Subject: kern/14640: kernel hangs in syncing disk
To: None <gnats-bugs@gnats.netbsd.org>
From: None <mrauch@netbsdorg.fs.tum.de>
List: netbsd-bugs
Date: 11/19/2001 13:07:46
>Number: 14640
>Category: kern
>Synopsis: kernel hangs in syncing disks
>Confidential: no
>Severity: critical
>Priority: high
>Responsible: kern-bug-people
>State: open
>Class: sw-bug
>Submitter-Id: net
>Arrival-Date: Mon Nov 19 05:08:00 PST 2001
>Closed-Date:
>Last-Modified:
>Originator: Michael Rauch
>Release: 1.5Y (2001/11/18)
>Organization:
>Environment:
NetBSD i386, syssrc cvs update'd at 2001/11/18 about 12:00 GMT,
custom kernel (mainly GENERIC with unneeded drivers commented out)
>Description:
The kernel hangs in a loop it won't exit after heavy disk i/o.
Invoking ddb is still possible (and switching virtual consoles),
it hangs in function sched_sync (sys/miscfs/syncfs/sync_subr.c)
in the first while loop (starting line 185 in rev. 1.10), executing
the following functions over and over:
,>sched_sync
| `-> vn_lock
`-> VOP_LOCK
`-> genfs_lock
`-> lockmgr
<--'
<--'
<--'
<--'
`-> VOP_FSYNC
`-> genfs_fsync
`-> vflushbuf
<--'
`-> VOP_UPDATE
`-> ext2fs_update
<--'
<--'
<--'
<--'
`-> VOP_UNLOCK
`-> genfs_unlock
`-> lockmgr
^ <--'
| <--'
`-----'
mount:
/dev/wd0a on / type ffs (local)
/dev/wd0e on /usr type ffs (local)
/dev/wd0f on /windows type msdos (local)
/dev/wd0g on /usr/src type ext2fs (local)
mfs:118 on /tmp type mfs (asynchronous, local)
The heavy disk i/o was on the /usr/src partition (ext2fs filesystem).
Trying to `sync` from within ddb I get
panic: lockmgr: locking against myself
drop back into ddb and another `sync` reboots the machine.

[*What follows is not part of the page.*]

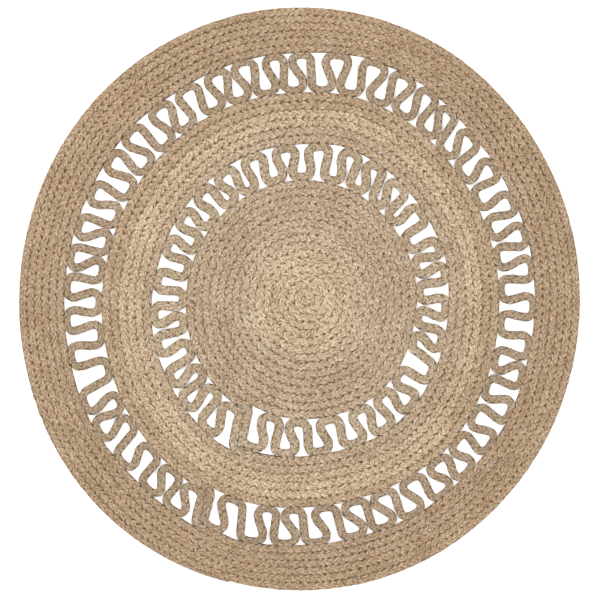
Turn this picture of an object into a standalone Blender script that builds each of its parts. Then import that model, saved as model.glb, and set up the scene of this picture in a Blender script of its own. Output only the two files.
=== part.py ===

Slight disk corruption can occur, although mostly fsck reports
no errors on the disk.
This problem was also found by others, see
http://mail-index.netbsd.org/current-users/2001/11/14/0006.html
for the start of the thread.
>How-To-Repeat:
Do operations which require a lot of disk i/o. See the system suddenly
lock.
>Fix:
n/a
>Release-Note:
>Audit-Trail:
>Unformatted: